Happily, it looks like the mid-2010s will require no survivalist tactics (knocks furiously on wood). King Felix is signed through 2019, and the most experienced of the new sprouts, Ramirez, wouldn't reach free agency until that season. The M's cost for starting pitching should stay relatively under control, which is important, because with King Felix earning his well-deserved millions, the Mariners already have one of the more expensive starting rotations in the American League.
Expensive, long-term contracts for starting pitchers are probably the biggest risk a team can take. If a third baseman loses the skill to hit, he can still play the field. If he loses the ability to play his position, you can move him to another one or DH him. But when a pitcher suddenly loses the finely-tuned ability to get major league hitters out—which seems to happen over, and over, and over, he is simply useless. (Unless you can teach him to play outfield.) With a solid crop of starters coming up from the minors, the Mariners hopefully won't have to take that risk again this decade.

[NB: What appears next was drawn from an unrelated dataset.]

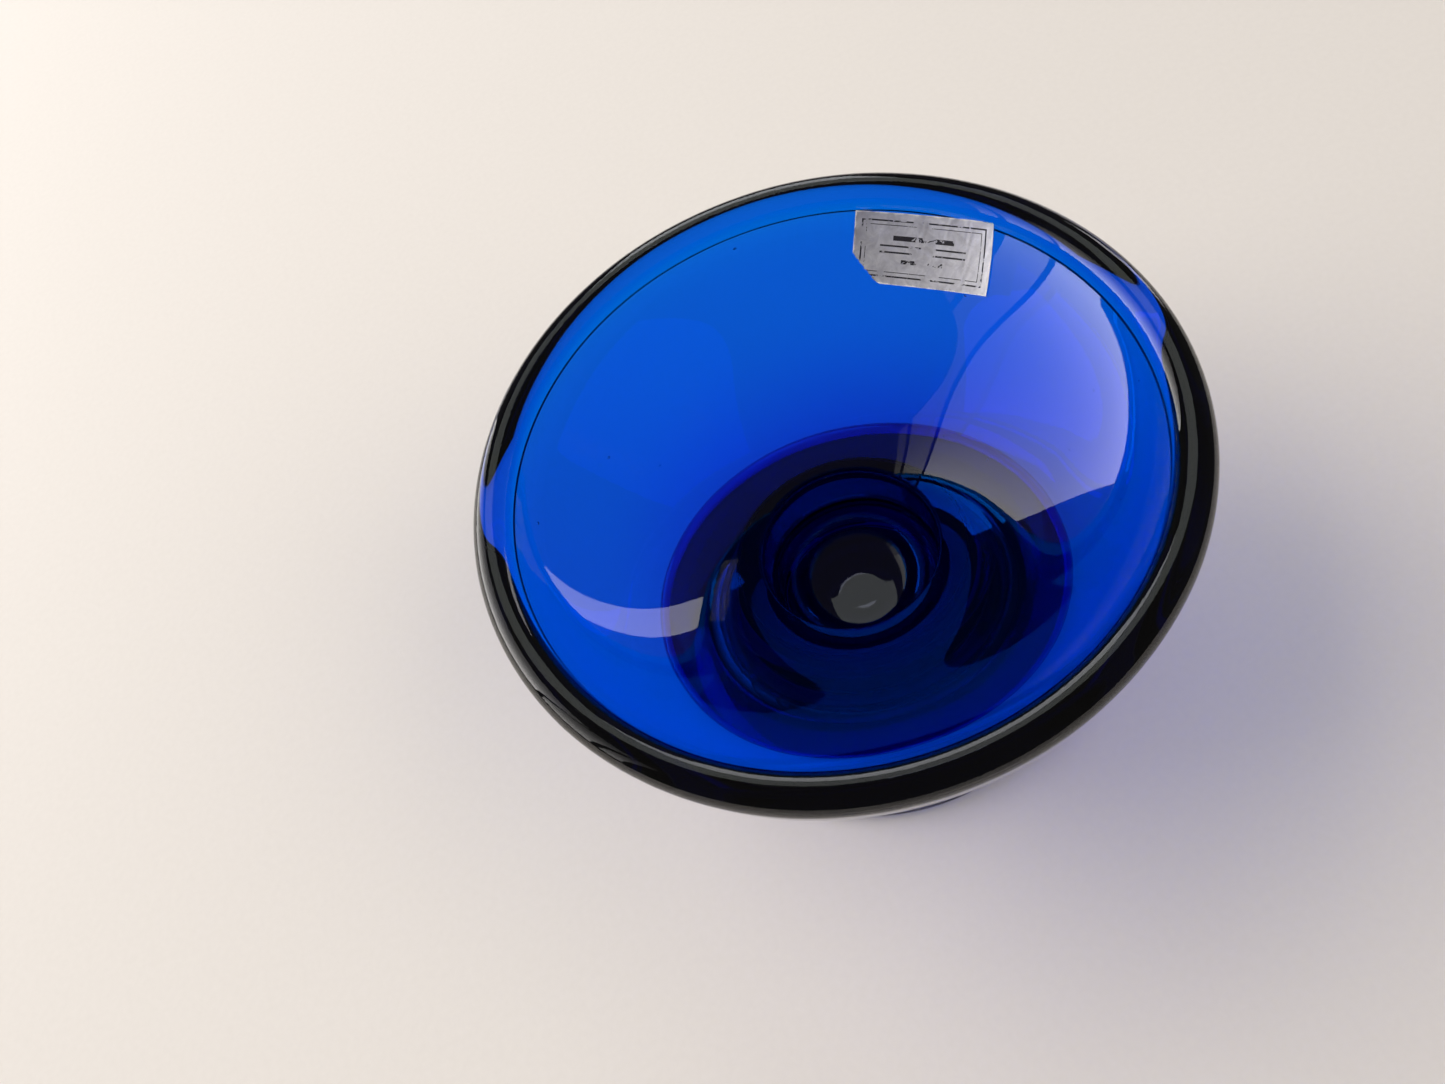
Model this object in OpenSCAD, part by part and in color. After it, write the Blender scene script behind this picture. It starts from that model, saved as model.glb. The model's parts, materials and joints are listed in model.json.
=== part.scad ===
// Low glass candlestick: a flared bell-shaped bowl with a beaded lip, a thick
// neck that holds the candle, a disc foot, and a foil label stuck in the bowl.
// Origin at the middle of the table under the foot, +Z up, millimetres.

/* [Overall] */
// Diameter over the beaded lip
rim_d = 85; // [76:0.5:102]
// Height from the table to the top of the lip
height = 47; // [43:0.5:56]
// Diameter of the disc foot
foot_d = 60.4; // [53:0.2:74]

/* [Lip] */
// Diameter of the bead wound round the lip
bead_d = 4.6; // [4.5:0.1:5.6]
// How far the bead stands out past the outside of the wall
bead_proud = 0.1; // [0.1:0.05:0.4]
// How far the bowl's edge reaches into the bead, short of its middle
edge_short = 0.6; // [0.3:0.1:0.7]
// Slope of the flat collar on the bead's outer side, in degrees
collar_slope = 78; // [72:1:80]
// How far the collar runs down from the bead
collar_h = 2.4; // [2:0.1:2.8]
// Radius of the collar's lower edge
collar_round = 0.9; // [0.8:0.05:1.1]

/* [Bowl] */
// Wall thickness of the bowl at the lip; it thickens towards the neck
wall_rim = 3.8; // [3:0.1:3.9]
// How fast the wall thickens below the lip, over the wall's whole length
lip_swell = 16; // [8:0.5:18]
// Slope of the bowl's inside where it leaves the neck, in degrees
slope_neck = 44; // [38:1:50]
// Slope of the bowl's inside where it runs into the bead, in degrees
slope_rim = 62; // [54:1:66]

/* [Neck] */
// Outside diameter of the neck where the bowl sits on it
neck_d = 35.4; // [32:0.2:40]
// Diameter of the candle socket
socket_d = 23; // [20:0.1:25.4]
// Straight depth of the candle socket
socket_depth = 4.5; // [4:0.1:9]
// Height of the rounded floor of the socket above the neck's underside
socket_floor = 3.6; // [1:0.1:4.4]
// Radius between the socket's wall and its floor
floor_round = 8.5; // [4:0.1:9]
// Radius of the rounded mouth of the socket
mouth_round = 2; // [1.2:0.1:3]
// Radius of the fillet where the neck spreads onto the foot
neck_fillet = 4; // [2:0.1:5]

/* [Foot] */
// Thickness of the foot at its edge
foot_edge = 3.4; // [2.8:0.1:3.6]
// Rise of the foot's top from the edge to the neck
foot_rise = 0.8; // [0.2:0.1:1.6]
// Width of the ground ring that the foot stands on
ring_w = 10; // [6:0.1:11]
// Distance from the foot's edge to the ground ring
ring_inset = 1.8; // [1.8:0.1:3]
// Height of the hollow inside the ground ring
kick = 1.1; // [0.5:0.1:1.8]

/* [Label] */
// Length of the foil label round the bowl
label_w = 18.6; // [14:0.2:21.4]
// Height of the foil label up the wall
label_h = 9.2; // [7:0.2:11]
// Width of the torn corner, and its height
label_corner = 3.8; // [2:0.1:5]
// Thickness of the adhesive
adhesive_t = 0.08; // [0.05:0.01:0.15]
// Thickness of the foil and its paper
foil_t = 0.14; // [0.1:0.01:0.25]
// Distance along the wall from the bead to the label's upper edge
label_drop = 1.8; // [1.4:0.1:5]
// Bearing of the label's middle, from +X towards +Y, in degrees
label_bearing = 45; // [0:1:359]
// Turn of the label from level, in degrees
label_turn = 3; // [-3:1:3]

/* [Hidden] */
$fn = 96;
glass = [0.02, 0.12, 0.72];
curve_steps = 24;

bead_c = [(rim_d - bead_d) / 2, height - bead_d / 2];
foot_r = foot_d / 2;
neck_r = neck_d / 2;
socket_r = socket_d / 2;
foot_top = foot_edge + foot_rise;
floor_z = foot_top + socket_floor;
straight_z = floor_z + floor_round;
mouth_c = [socket_r + mouth_round, straight_z + socket_depth];

// Unit vectors along and square to a line that climbs outwards at angle a.
function along(a) = [cos(a), sin(a)];
function below(a) = [sin(a), -cos(a)];

// n + 1 points on an arc about c, from angle a to angle b.
function arc(c, r, a, b, n) =
    [for (i = [0:n]) c + r * [cos(a + (b - a) * i / n), sin(a + (b - a) * i / n)]];

// Inside of the bowl: one cubic curve from the socket's mouth to the bead.
// wall_in is how far the wall's inside lies from the middle of the bead.
throat = mouth_c + mouth_round * [-sin(slope_neck), cos(slope_neck)];
wall_in = wall_rim + bead_proud - bead_d / 2;
lip = bead_c - wall_in * below(slope_rim) - edge_short * along(slope_rim);
reach = norm(lip - throat) / 3;
bend = [throat, throat + reach * along(slope_neck), lip - reach * along(slope_rim), lip];
wall_neck = (neck_r - throat[0]) / sin(slope_neck);

function inside(t) =
    pow(1 - t, 3) * bend[0] + 3 * t * pow(1 - t, 2) * bend[1]
    + 3 * t * t * (1 - t) * bend[2] + pow(t, 3) * bend[3];
function heading(t) =
    pow(1 - t, 2) * (bend[1] - bend[0]) + 2 * t * (1 - t) * (bend[2] - bend[1])
    + t * t * (bend[3] - bend[2]);
function slope(t) = atan2(heading(t)[1], heading(t)[0]);
function wall(t) = wall_rim + (wall_neck - wall_rim) * pow(1 - t, 1.5)
    + lip_swell * (1 - t) * pow(t, 5);

// A line that runs beside the bowl's inside, d below it, from t = a to t = b.
function beside(d, a, b, n) =
    [for (i = [0:n]) let (t = a + (b - a) * i / n) inside(t) + d * below(slope(t))];
underside = [for (i = [0:curve_steps]) let (t = 1 - i / curve_steps)
    inside(t) + wall(t) * below(slope(t))];
joint = underside[curve_steps];

module bowl() {
    color(glass)
        rotate_extrude()
            polygon(concat(beside(0, 0, 1, curve_steps), underside));
}

// The bead is wound on hot and pressed to a collar on its outer side, so it
// wraps the bowl's edge with no gap.
module rim_bead() {
    collar_c = bead_c + (bead_d / 2 - collar_round) * below(collar_slope)
        - collar_h * along(collar_slope);
    color(glass)
        rotate_extrude()
            difference() {
                polygon(concat(
                    arc(bead_c, bead_d / 2, collar_slope - 90, 235, 66),
                    arc(collar_c, collar_round, -150, collar_slope - 90, 12)
                ));
                polygon(concat(beside(0, 0, 1, curve_steps), underside));
            }
}

module socket_neck() {
    fillet_c = [neck_r + neck_fillet, foot_top + neck_fillet];
    floor_c = [socket_r - floor_round, straight_z];
    color(glass)
        rotate_extrude()
            polygon(concat(
                [[0, foot_top], [fillet_c[0], foot_top]],
                arc(fillet_c, neck_fillet, 268, 180, 10),
                [joint],
                arc(mouth_c, mouth_round, 90 + slope_neck, 180, 10),
                arc(floor_c, floor_round, 0, -90, 12),
                [[0, floor_z]]
            ));
}

// Disc foot with a rounded edge, ground flat on a ring round a shallow hollow.
module foot() {
    edge_r = foot_edge / 2;
    edge_c = [foot_r - edge_r, edge_r];
    ring_out = foot_r - ring_inset;
    ring_in = ring_out - ring_w;
    flat_r = neck_r + neck_fillet;
    color(glass)
        rotate_extrude()
            polygon(concat(
                [[0, kick], [ring_in - 2 * kick, kick], [ring_in, 0], [ring_out, 0]],
                arc(edge_c, edge_r, -90, 90, 20),
                [[flat_r, foot_top], [0, foot_top]]
            ));
}

// Outline of the label, laid flat: upper edge on y = 0, torn at a lower corner.
module label_outline() {
    polygon([
        [-label_w / 2, 0], [label_w / 2, 0], [label_w / 2, -label_h],
        [label_corner - label_w / 2, -label_h], [-label_w / 2, label_corner - label_h]
    ]);
}

// A layer of the label: it follows the wall from depth a to depth b above it,
// on the same corner points as the wall. shore is how far the wall runs into the bead.
shore = sqrt(pow(bead_d / 2, 2) - pow(wall_in, 2)) - edge_short;
label_end = 1 - (label_drop + shore) / norm(lip - throat);
label_start = label_end - label_h / norm(lip - throat);
module label_layer(a, b) {
    sweep_a = 2 * asin(label_w / 2 / inside(label_start)[0]) + 6;
    middle = (inside(label_start) + inside(label_end)) / 2;
    tilt = slope((label_start + label_end) / 2);
    first = floor(label_start * curve_steps) - 2;
    steps = curve_steps - first;
    rotate([0, 0, label_bearing])
        intersection() {
            rotate([0, 0, -sweep_a / 2])
                rotate_extrude(angle = sweep_a)
                    polygon(concat(
                        beside(-b, first / curve_steps, 1, steps),
                        beside(-a, 1, first / curve_steps, steps)
                    ));
            translate([middle[0], 0, middle[1]])
                rotate([0, -tilt, 0])
                    rotate([0, 0, label_turn - 90])
                        translate([0, label_h / 2, -5])
                            linear_extrude(10) label_outline();
        }
}
module label_adhesive() { color([0.8, 0.78, 0.7]) label_layer(0, adhesive_t); }
module label_foil() { color([0.78, 0.78, 0.8]) label_layer(adhesive_t, adhesive_t + foil_t); }

bowl();
rim_bead();
socket_neck();
foot();
label_adhesive();
label_foil();
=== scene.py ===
import json
import math

import bpy
from mathutils import Matrix, Vector


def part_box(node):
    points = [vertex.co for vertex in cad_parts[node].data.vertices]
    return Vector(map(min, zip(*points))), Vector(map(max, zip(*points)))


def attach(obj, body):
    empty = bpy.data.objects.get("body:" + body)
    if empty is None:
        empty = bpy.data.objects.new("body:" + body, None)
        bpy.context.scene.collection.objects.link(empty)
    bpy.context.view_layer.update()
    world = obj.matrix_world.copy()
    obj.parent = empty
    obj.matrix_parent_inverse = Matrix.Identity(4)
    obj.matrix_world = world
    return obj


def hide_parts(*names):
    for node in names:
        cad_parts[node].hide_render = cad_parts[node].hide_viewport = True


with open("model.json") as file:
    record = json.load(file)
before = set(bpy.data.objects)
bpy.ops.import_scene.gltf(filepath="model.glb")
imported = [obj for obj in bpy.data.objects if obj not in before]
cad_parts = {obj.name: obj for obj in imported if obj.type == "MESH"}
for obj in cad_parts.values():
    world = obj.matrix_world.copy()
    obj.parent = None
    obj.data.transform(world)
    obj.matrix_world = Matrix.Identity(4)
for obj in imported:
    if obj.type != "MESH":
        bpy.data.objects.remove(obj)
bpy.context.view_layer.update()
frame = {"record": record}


# ---------------------------------------------------------------------------
# Bowl: the flared, bell-shaped wall. Soda glass coloured with cobalt, blown
# and opened out on the pipe, thick at the neck and thinner out to the lip,
# with a swell just below it. It is fused hot to the neck and to the bead.
# ---------------------------------------------------------------------------

TURN_STEPS = 360            # facets round the axis
RUN_ON = 2e-5               # short run that keeps a fused joint's skin in line
WAVER_ROOM = 0.00005        # left for the skin's waver inside the designed size
WALL_AT_LIP = 0.0038
WALL_FALL = 1.5             # how soon the wall thins on its way from the neck
SWELL = 0.016               # how much the wall thickens just below the lip
SWELL_RISE = 5              # how late that swell begins
SLOPE_AT_NECK = 44
SLOPE_AT_LIP = 62
EDGE_SHORT = 0.0006
BEAD_RADIUS = 0.0023
BEAD_PROUD = 0.0001         # how far the bead stands out past the wall's outside
COLLAR_SLOPE = 78           # the bead is pressed to a collar on its outer side
COLLAR_REACH = 0.0024
COLLAR_ROUND = 0.0009
MOUTH_ROUND = 0.002
NECK_FILLET = 0.004
UNDER_FILLET = 0.0016       # where the underside runs into the neck
STEP_FILLET = 0.0009        # where the wall's inside runs into the bead
UNDER_STEP_FILLET = 0.0002  # where its outside runs into the collar
COBALT_PASS = (0.0, 0.80, 0.995)   # share of each colour that the glass lets by
COBALT_DEPTH = 1900.0
GLASS_IOR = 1.52


def toward(degrees):
    a = math.radians(degrees)
    return Vector((math.cos(a), math.sin(a)))


def below(direction):
    return Vector((direction.y, -direction.x))


def arc(middle, radius, start, end, steps):
    return [middle + radius * toward(start + (end - start) * i / steps) for i in range(steps + 1)]


def fillet(corner, before, after, radius, steps):
    """Points that round a corner, from the line towards before to the line towards after."""
    a, b = (before - corner).normalized(), (after - corner).normalized()
    half = a.angle(b) / 2
    back = radius / math.tan(half)
    middle = corner + (a + b).normalized() * (radius / math.sin(half))
    start, end = corner + a * back - middle, corner + b * back - middle
    turn = start.angle_signed(end)
    points = []
    for i in range(steps + 1):
        w = -turn * i / steps
        points.append(middle + Vector((
            start.x * math.cos(w) - start.y * math.sin(w),
            start.x * math.sin(w) + start.y * math.cos(w),
        )))
    return points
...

And this must be what drove Jack Zduriencik's offseason strategy. He was confident in the pitchers he'd developed, and so he skimmed the shoals of the free agent market for low-risk, high-reward pitchers like Scott Baker and Randy Wolf. With Paxton and Ramirez ready for the rotation, he didn't need to seek out that rare and potentially deadly catch of the free agent ocean, a top-of-the-rotation starting pitcher. Do you think there's a single moment this season when you'll wish the Mariners would have, say, outbid the Brewers on their $50 million offer to Matt Garza?
----
*Yes, "wins." I've learned nothing.
**According to my research, June 15-17, 2003, to be exact, when Gil Meche, Joel Pineiro, and Ryan Franklin won consecutive starts to give the Mariners a 7.5 game lead in the AL West. They haven't had as big a division lead since.
***Research note 1: For the "homegrown starters" I counted pitchers that have already started a game, or have been publicly named their team's fifth starter. I considered them "homegrown" if they were drafted/signed by their existing organization and haven't played for any other. I didn't include foreign pitchers who went directly to the majors (Darvish, Tanaka, etc.). For the "rotation costs" graphic I included the salaries of the starters I'd identified earlier, plus the salaries of any injured players who would be in the rotation if healthy.
****Okay, I have learned something.
*****Of the 146 pitchers the Mariners picked and signed in the June draft from 1998-2004, only 3 ever started a game for the franchise. Those three—Ryan Feierabend, Clint Nagoette, and Matt Thornton—made just 25 starts combined. In those games they were 3-15 with an 8.15 ERA. You can see why Bavasi was working the phones.
******
Acquired | WAR |
---|---|
Erik Bedard | 3.1 |
Horacio Ramirez | -1.4 |
TOTAL | 1.7 |
Traded | WAR |
---|---|
Rafael Soriano | 3.5 |
Adam Jones | 14 |
Kam Mickolio | 0.2 |
George Sherrill | 1.8 |
Chris Tillman | 6.3 |
TOTAL | 25.8 |
For the value of the player post-trade, I counted those years that he was under team control. So Bavasi gets credit for Bedard's 3.1 WAR in '08 and '09, but not the 1.1 WAR he posted in '11 after the M's signed him as a free agent. Likewise, Soriano's value in terms of the trade stops after '09, because he was a free agent after that season.